ある「マクドナルド」について、お話をしようと思います。それは遡れば、嘉永六年七月八日のこと。
いうまでもなく、黒船来航。上や下への大騒ぎとなったことはいうまでもありません。
艦隊が浦賀に錨を下ろしたのは、午後四時頃であったという。この時、日本側から一艘の小舟が近づいて。そのうちの一人の侍が。

「アイ・トーク・ダッチ!」

と叫んだ。この声の主は、堀達之助だったと伝えられています。
では、堀達之助はなぜ「アイ・トーク・ダッチ!」と言えたのか。
これこそ、日本で、侍がはじめて異国人に発した英語だったのですが。
堀達之助は、ロナルド・マクドナルドに英語を教えられていたからなのです。
ロナルド・マクドナルドはスコットランド系のアメリカ人。ただし母は、ネイティヴ・アメリカンだったそうですが。
ロナルド・マクドナルドは、ネイティヴ・アメリカンの先祖は日本人であると、かたく信じていて、日本に。捕鯨船に乗り組んで。
嘉永元年、北海道の利尻に。
当然、ロナルド・マクドナルドは捕らえられて、長崎に移されています。
ロナルド・マクドナルドは長崎で、武士に英語を教えたのです。その中の生徒が、堀達之助、森山榮之助など十四名でありました。
嘉永二年には、ロナルド・マクドナルドはアメリカに帰っています。
ロナルド・マクドナルドは1894年頃、七十歳で世を去っています。この時のマクドナルドの最期の言葉は、「シオナラ………」であったという。たぶん「さよなら」のことであったでしょう。
堀達之助が黒船の甲板に上った時の最初の言葉は。
「ロナルド・マクドナルドは達者でいるか?」であったと、伝えられています。
Mac のつくスコットランド人に、チャールズ・マッキントッシュがいます。
チャールズ・マッキントッシュは、1766年12月29日に、スコットランドに生まれています。今年は、生誕215年目にあたります。
チャールズ・マッキントッシュは、1823年に「防水布」において、特許を得ているのですが。このマッキントッシュの偉大な点は、独学の科学者であったことでしょう。
チャールズの姓は、Macintosh と綴ります。が、今日の商標名は、
Mack in t osh とされるようです。
それはともかくイギリス人はよく「マッキントッシュ」の言葉を使います。仮にそれがマッキントッシュでなかったとしてもレイン・コートなら「マッキントッシュ」と呼んだりも。

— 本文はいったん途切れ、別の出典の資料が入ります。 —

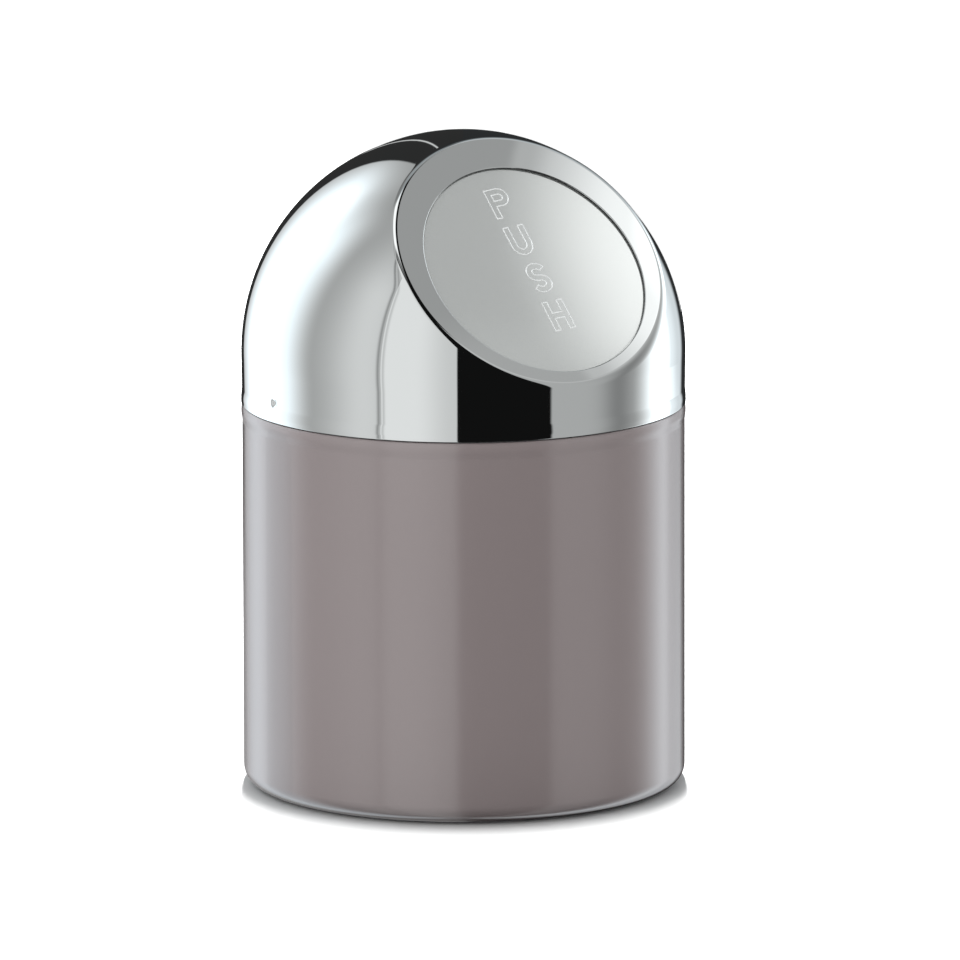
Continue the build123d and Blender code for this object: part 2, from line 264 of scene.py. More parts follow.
def studio_level(t, direction):
    """Brightness of the studio by direction, and how cool it is: black towards the camera."""
    right = t.dot(direction, to_right)
    near = t.dot(direction, to_camera)
    azimuth = t.times(t.math("ARCTAN2", right, near), 180 / pi)
    height = t.times(t.math("ARCSINE", t.dot(direction, (0, 0, 1))), 180 / pi)

    level, glow = left_side(t, azimuth, height)
    front_level = t.step(azimuth, *FRONT_DIMS, *FRONT_LEVELS)
    below_top = t.step(height, *FRONT_TOP, 1.0, 0.0)
    level = t.add(level, t.times(t.band(azimuth, *FRONT_PANEL, 0.5), front_level, below_top))
    level = t.math("SUBTRACT", level, tent_hem(t, azimuth, height))
    level = t.add(level, right_side(t, azimuth, height))
    gap = t.times(t.bump(azimuth, GAP, GAP_WIDTH), t.band(height, *GAP_HEIGHTS, 0.5))
    level = t.add(level, t.times(gap, GAP_LEVEL))
    behind = t.math("GREATER_THAN", t.math("ABSOLUTE", azimuth), FAR_AZIMUTH)
    level = t.largest(level, t.mix(behind, BLACK, FAR_BLACK))
    table = t.step(height, *TABLE_TOP, 1.0, 0.0)
    level = t.add(level, t.times(t.band(azimuth, *TABLE_RIGHT, 2), table, TABLE_RIGHT_LEVEL))
    level = t.largest(level, t.times(t.step(azimuth, *TABLE_LEFT), table, TABLE_LEFT_LEVEL))
    level = t.mix(t.step(height, *CEILING), level, ceiling(t, right, near))
    return level, t.largest(glow, t.step(azimuth, *COOL_STARTS, 0.0, COOL_SHARE))


def light_studio():
    """The panels for reflections, an even pale light for matt surfaces, white for the camera."""
    world = bpy.data.worlds.new("studio")
    world.use_nodes = True
    bpy.context.scene.world = world
    t = Tree(world.node_tree)
    direction = t.node("ShaderNodeTexCoord").outputs["Generated"]
    path = t.node("ShaderNodeLightPath")
    level, cool = studio_level(t, direction)
    matt = t.add(t.times(level, MATT_GAIN), MATT_FILL)
    seen = t.mix(path.outputs["Is Diffuse Ray"], level, matt)
    seen = t.mix(path.outputs["Is Camera Ray"], seen, 1.0)
    background = t.node("ShaderNodeBackground")
    cool = t.times(cool, t.mix(path.outputs["Is Camera Ray"], 1.0, 0.0))
    t.plug(background.inputs["Color"], t.mix_colour(cool, (1, 1, 1, 1), COOL_TINT))
    t.plug(background.inputs["Strength"], seen)
    output = t.node("ShaderNodeOutputWorld")
    t.plug(output.inputs["Surface"], background.outputs[0])


def add_mesh(name, vertices, faces):
    mesh = bpy.data.meshes.new(name)
    mesh.from_pydata(vertices, [], faces)
    mesh.update()
    made = bpy.data.objects.new(name, mesh)
    bpy.context.scene.collection.objects.link(made)
    return made


def add_card(name, centre, across, along, half_width, half_height):
    """A flat card about its centre, spanned by two unit directions."""
    corners = [(-1, -1), (1, -1), (1, 1), (-1, 1)]
    points = [centre + across * (half_width * a) + along * (half_height * b) for a, b in corners]
    card = add_mesh(name, points, [(0, 1, 2, 3)])
    card.visible_camera = False
    card.visible_shadow = False
    card.visible_diffuse = False
    return card


FLAT_ELEVATION = radians(41.4)
DOME_CENTRE_HEIGHT = 123.0
flat_normal = Vector((0, -cos(FLAT_ELEVATION), sin(FLAT_ELEVATION)))
flat_up = Vector((0, sin(FLAT_ELEVATION), cos(FLAT_ELEVATION)))
flat_centre = Vector((0, 0, DOME_CENTRE_HEIGHT * MM)) + flat_normal * 47.0 * MM

CARD_DISTANCE = 0.6
CARD_HALF = 0.25
CARD_LEVEL = 0.36
CARD_CURVE = 75  # radius, in mm on the flat, of the edges between the card's greys
CARD_STEPS = ((-1, 3, 0.13), (5, 13, 0.11), (5, 36, 0.5), (36, 42, 0.2))
CARD_LOW, CARD_LOW_LEVEL = (-22, -4), 0.07
CARD_ALONG = (-46, 75, 2.5)
CARD_UP = (-60, 60, 6)
BACK_CARD_SIDE, BACK_CARD_HEIGHT = 0.08, 0.095
BACK_CARD_HALF = (0.195, 0.115)


def add_flat_card():
    """The panel that the sloping flat mirrors: grey, and white towards its right."""
    elevation = radians(CAMERA_ELEVATION)
    back = to_camera * cos(elevation) + Vector((0, 0, sin(elevation)))
    towards = 2 * flat_normal.dot(back) * flat_normal - back
    across = (to_right - towards * to_right.dot(towards)).normalized()
    centre = flat_centre + towards * CARD_DISTANCE
    card = add_card("flat_panel", centre, across, towards.cross(across), CARD_HALF, CARD_HALF)
    spread = 1 + CARD_DISTANCE / CAMERA_DISTANCE

    def on_flat(t, position, direction):
        """How far along a direction in the flat, in millimetres, a point of the card is mirrored."""
        seen = direction - flat_normal * (towards.dot(direction) / towards.dot(flat_normal))
        offset = t.math("SUBTRACT", t.dot(position, seen), centre.dot(seen))
        return t.times(offset, 1 / MM / spread)

    material = bpy.data.materials.new("flat_panel_light")
    material.use_nodes = True
    t = Tree(material.node_tree)
    position = t.node("ShaderNodeNewGeometry").outputs["Position"]
    along = on_flat(t, position, Vector((1, 0, 0)))
    up = on_flat(t, position, flat_up)
    aside = t.add(along, -CARD_CURVE)
    away = t.math("SQRT", t.add(t.times(aside, aside), t.times(up, up)))
    reach = t.math("SUBTRACT", CARD_CURVE, away)
    steps = [t.step(reach, start, end, 0.0, level) for start, end, level in CARD_STEPS]
    low = t.step(up, *CARD_LOW, CARD_LOW_LEVEL, 0.0)
    emission = t.node("ShaderNodeEmission")
    t.plug(emission.inputs["Strength"], t.add(CARD_LEVEL, *steps, low))
    clear = t.node("ShaderNodeBsdfTransparent")
    surface = t.node("ShaderNodeMixShader")
    t.plug(surface.inputs[0], t.times(t.band(along, *CARD_ALONG), t.band(up, *CARD_UP)))
    t.plug(surface.inputs[1], clear.outputs[0])
    t.plug(surface.inputs[2], emission.outputs[0])
    output = t.node("ShaderNodeOutputMaterial")
    t.plug(output.inputs["Surface"], surface.outputs[0])
    card.data.materials.append(material)


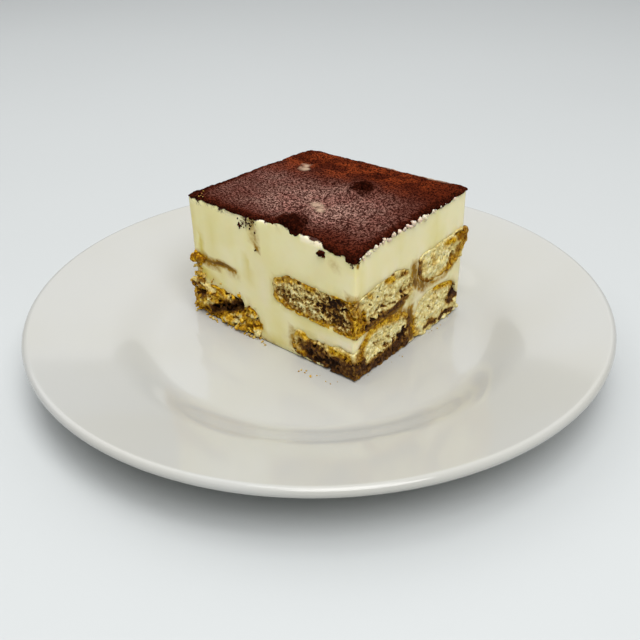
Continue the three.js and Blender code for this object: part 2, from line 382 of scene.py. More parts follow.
def makeSpeckGroup():  # specks of one size: where noise is above a threshold
    inputs = [("Scale", 500.0), ("Detail", 2.0), ("Low", 0.45), ("High", 0.6), ("Shift", 0.0)]
    group, entry, result = newGroup("specks", inputs, ["Mask"])
    place = group.nodes.new("ShaderNodeTexCoord")
    shifted = group.nodes.new("ShaderNodeVectorMath")
    shifted.operation = "ADD"
    group.links.new(place.outputs["Object"], shifted.inputs[0])
    group.links.new(entry.outputs["Shift"], shifted.inputs[1])
    noise = group.nodes.new("ShaderNodeTexNoise")
    group.links.new(shifted.outputs[0], noise.inputs["Vector"])
    group.links.new(entry.outputs["Scale"], noise.inputs["Scale"])
    group.links.new(entry.outputs["Detail"], noise.inputs["Detail"])
    fit = group.nodes.new("ShaderNodeMapRange")
    fit.interpolation_type = "SMOOTHSTEP"
    group.links.new(noise.outputs[0], fit.inputs["Value"])
    group.links.new(entry.outputs["Low"], fit.inputs["From Min"])
    group.links.new(entry.outputs["High"], fit.inputs["From Max"])
    group.links.new(fit.outputs["Result"], result.inputs["Mask"])
    return group


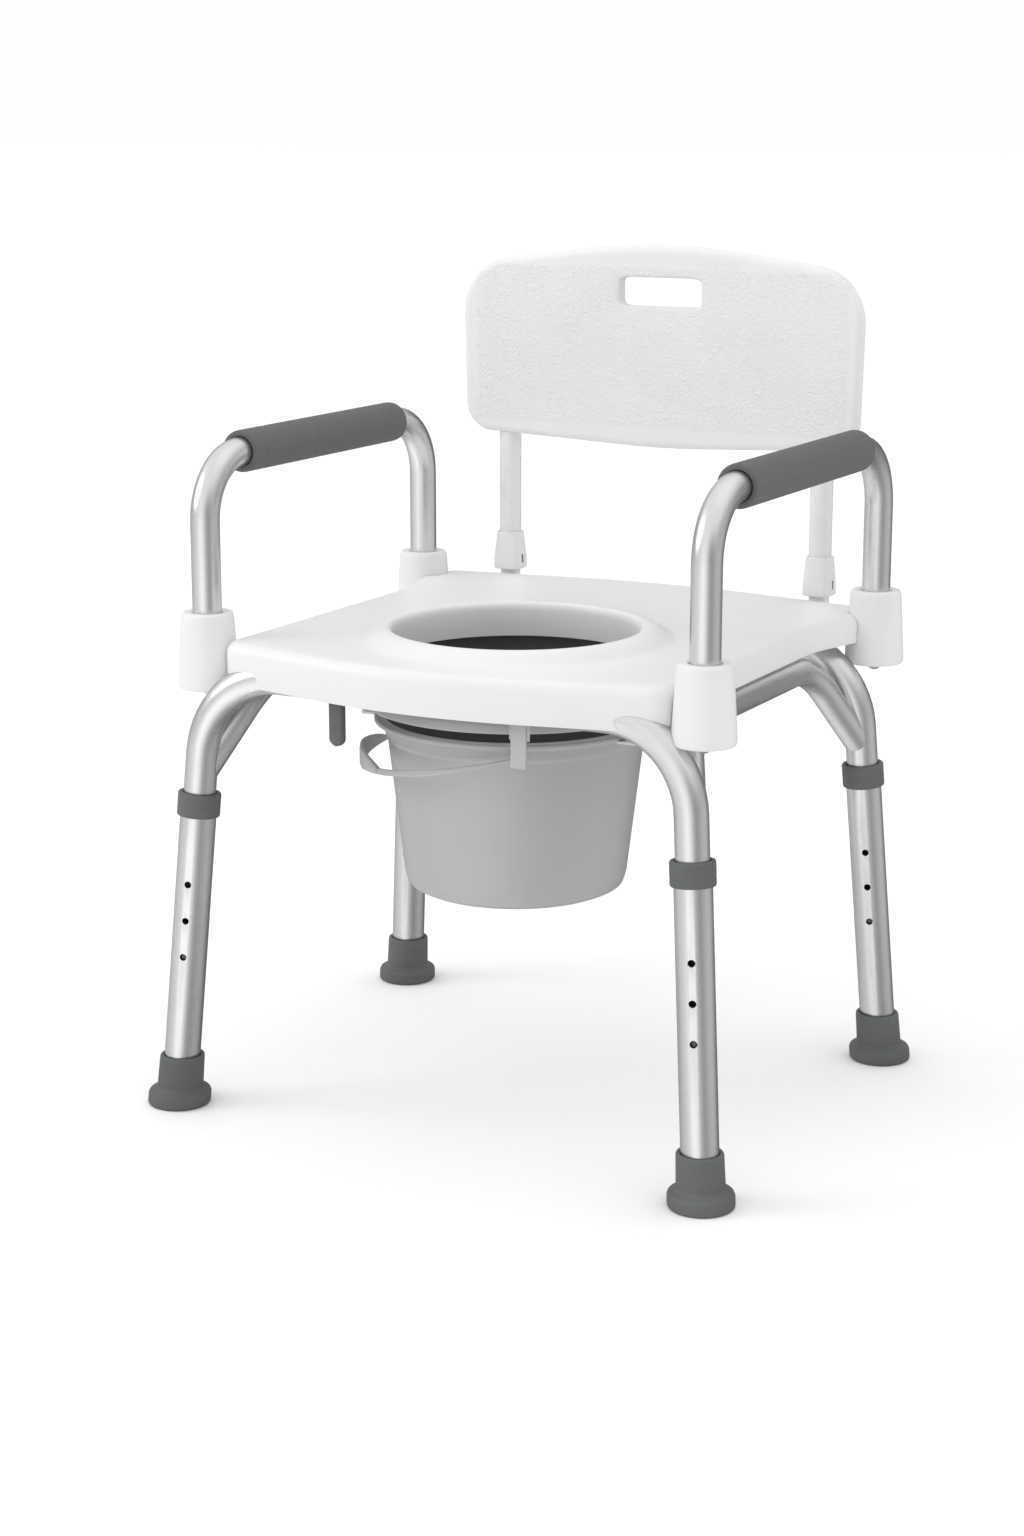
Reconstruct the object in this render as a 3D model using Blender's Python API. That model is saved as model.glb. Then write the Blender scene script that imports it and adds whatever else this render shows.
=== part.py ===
"""Height-adjustable commode and shower chair: tube frame, moulded seat and back, pail.

The chair faces -Y and stands on Z = 0. Every size is in metres. Positions in the code are
measured from the middle of the four feet; BOX_SHIFT then centres the whole chair on Y = 0.
"""
import math

import bpy
from mathutils import Vector

# ---- stance -------------------------------------------------------------------------------
BOX_SHIFT = Vector((0.0, -0.01777, 0.0))
FOOT_X = 0.256
FOOT_Y = 0.203
SPLAY_X = 0.070
SPLAY_Y = 0.0577
HOLE_AZIMUTH = math.radians(14.0)
GAP = 0.0003

# ---- tubes --------------------------------------------------------------------------------
FRAME_RADIUS = 0.0142
FRAME_BORE = 0.0130
OUTER_LEG_RADIUS = 0.0159
OUTER_LEG_BORE = 0.01475
ARM_RADIUS = 0.0127
ARM_BORE = 0.0114
RAIL_RADIUS = 0.0127
HOOP_HEIGHT = 0.3925
HOOP_BEND = 0.078
HOOP_END = 0.120
HOOP_CLEARANCE_END = 0.25
BORE_TOP = 0.175
RAIL_HEIGHT = 0.3815
RAIL_X = 0.203
RAIL_CORNER_Y = 0.128
RAIL_BEND = 0.060
RAIL_WELD_HEIGHT = 0.300

# ---- telescopic legs ----------------------------------------------------------------------
LEG_BOTTOM = 0.014
LEG_TOP = 0.277
COLLAR_RADIUS = 0.0190
COLLAR_BOTTOM = 0.2650
COLLAR_LEDGE = 0.2785
COLLAR_TOP = 0.2860
TIP_RADIUS = 0.0285
TIP_TOP = 0.0450
HOLE_HEIGHT = 0.138
HOLE_PITCH = 0.033
HOLE_COUNT = 3
HOLE_RADIUS = 0.0031
HOLE_CUT_START = 0.008
HOLE_CUT_END = 0.022
BUTTON_RADIUS = 0.0027
BUTTON_TIP = 0.0141
BUTTON_BASE = 0.0062
CLIP_WIDTH = 0.007
CLIP_THICKNESS = 0.0008

# ---- corner sockets, arms and grips -------------------------------------------------------
SOCKET_X = 0.236
SOCKET_FRONT_Y = -0.168
SOCKET_REAR_Y = 0.208
SOCKET_TOP = 0.4416
SOCKET_BOTTOM = 0.375
SOCKET_FLOOR = 0.389
SOCKET_WIDE = 0.0267
SOCKET_NARROW = 0.0230
SOCKET_CLEARANCE = 0.0007
BOLT_RADIUS = 0.0030
BOLT_HEAD_RADIUS = 0.0057
BOLT_HEAD_HEIGHT = 0.0065
BOLT_HEAD_BEVEL = 0.0007
BOLT_REACH = 0.012
ARM_HEIGHT = 0.574
ARM_BEND = 0.055
ARM_END = 0.3915
ARM_BORE_DEPTH = 0.03
GRIP_RADIUS = 0.0185
GRIP_FRONT_Y = -0.112
GRIP_REAR_Y = 0.148

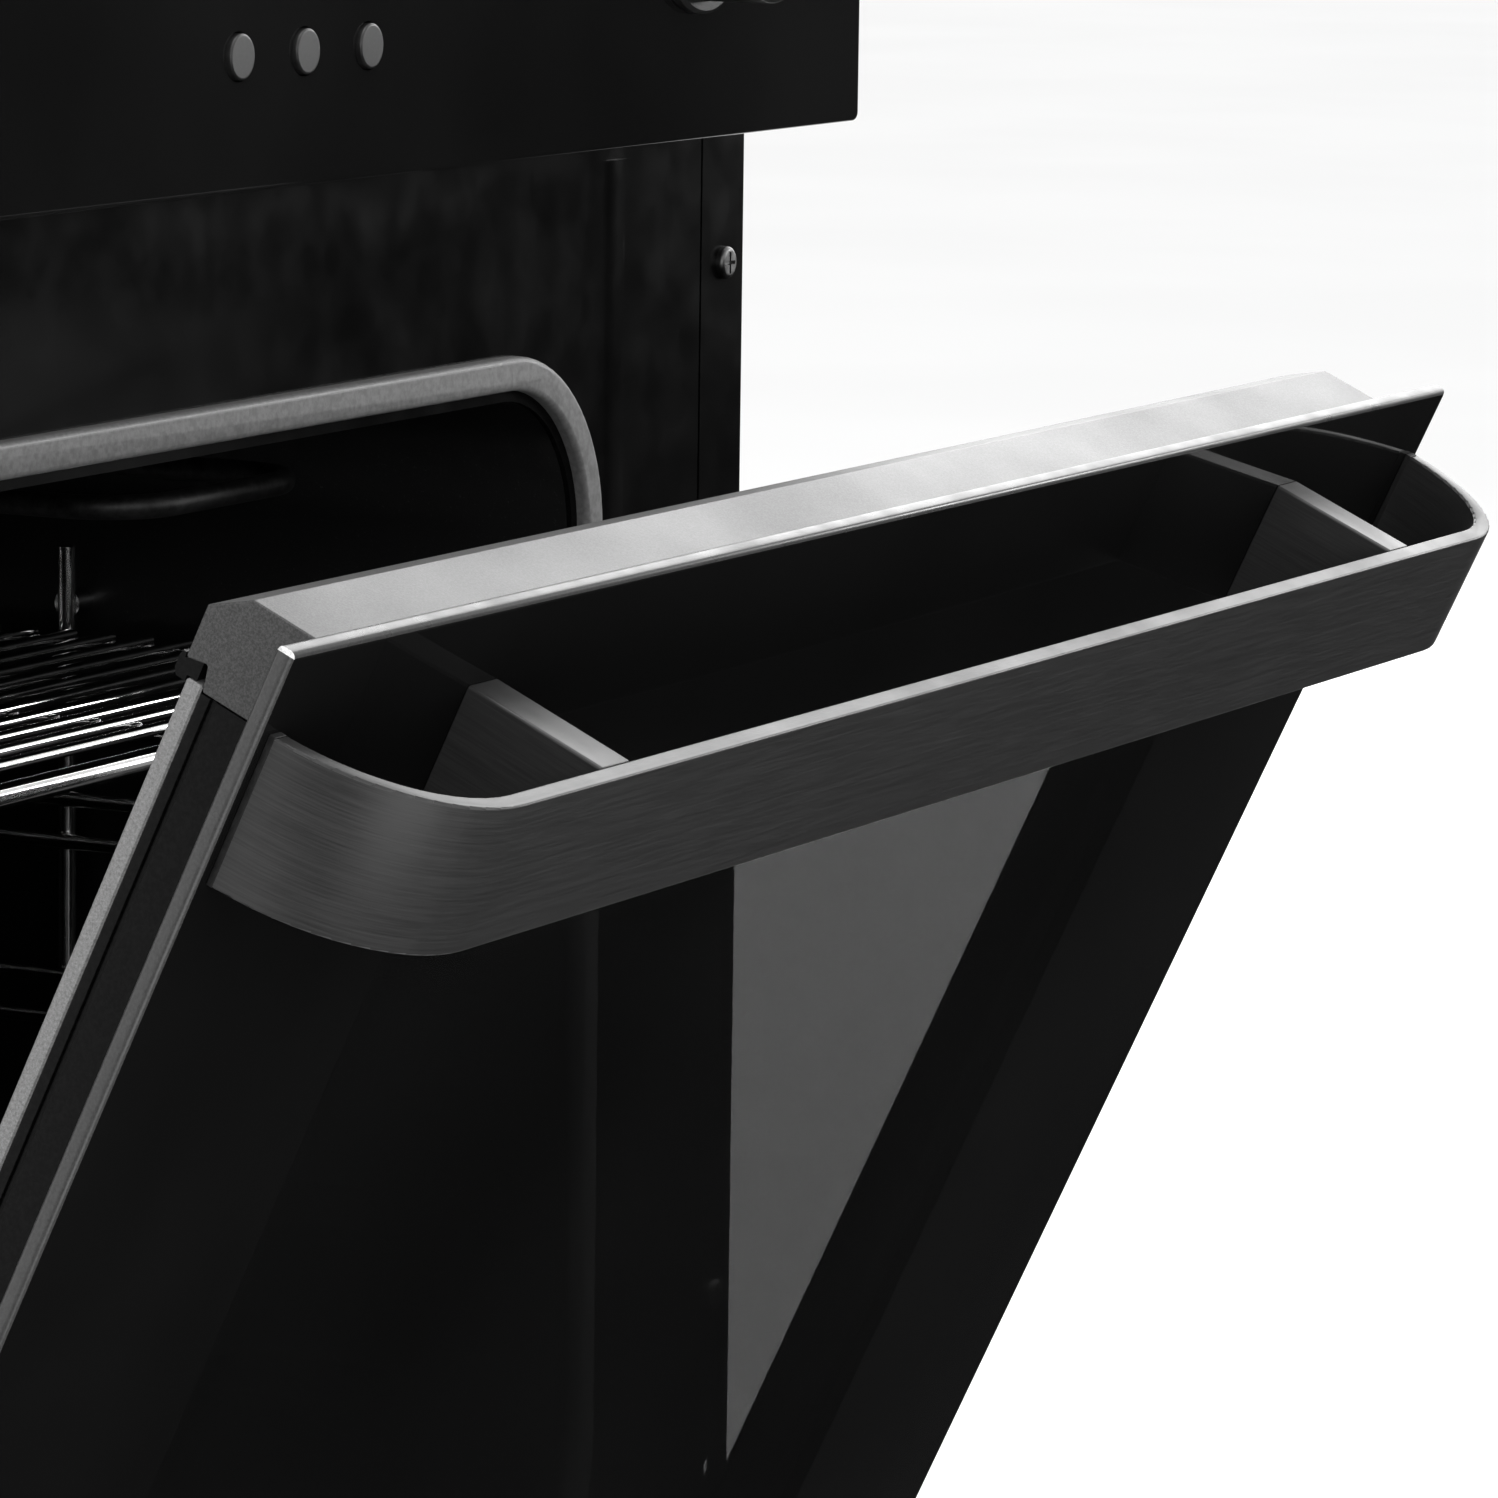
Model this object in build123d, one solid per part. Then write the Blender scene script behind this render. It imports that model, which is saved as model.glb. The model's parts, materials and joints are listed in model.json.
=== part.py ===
"""Built-in electric oven, 60 cm niche size, with a drop-down glass door that rests 25 degrees open.

Millimetres. X runs to the right, Y to the back, Z up. The origin is the centre of the base's underside.
Door pieces are placed by n, the distance out from the hinge axis, and h, the height above it, as on a
shut door, and the whole door is then turned about the hinge axis to its rest angle.
"""
from build123d import *
import math
import os

# driving dimensions
WIDTH = 595.0  # over the front frame, the door glass and the control panel
HEIGHT = 595.0
BODY_HALF = 279.0  # outside of the side panels
BODY_BACK = 262.0
BODY_TOP = 589.0
FRAME_FACE = -280.0  # front face of the front frame
SHEET = 1.0
PLATE = 1.5

# door and hinge
PIVOT_Y = -281.5
PIVOT_Z = 50.0
REST_ANGLE = 25.0
GLASS = 4.0
GLASS_FRONT = 34.0  # outer face of the outer glass, out from the hinge axis
GLASS_TOP = 422.0
GLASS_BOTTOM = -30.0
DOOR_HALF = 272.0  # cap, columns and inner glass
INNER_GLASS_FACE = 6.5  # front face of the inner glass
INNER_GLASS_TOP = GLASS_TOP - 26.5
INNER_GLASS_BOTTOM = 14.0
COLUMN_INSIDE = 217.0
COLUMN_WALL = 2.0
COLUMN_TOP = GLASS_TOP - 27.8
COLUMN_BOTTOM = 15.0
COLUMN_BACK = 6.5
COLUMN_FRONT = GLASS_FRONT - GLASS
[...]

「滴を垂らしたマッキントッシュのまま身を振り向けている途中の姿でしかなく………………」。

グレアム・グリーンの『情事の終り』にも、そのように一節が出てきます。
これは男と女が、雨の中で、会う場面なんですが。男の名前は、ヘンリー。女の名前は、サラ。
なにかマッキントッシュを着て、うまい科白のひとつでも言えると良いのですが。
まさか「アイ・トーク・ダッチ!」でもねえ。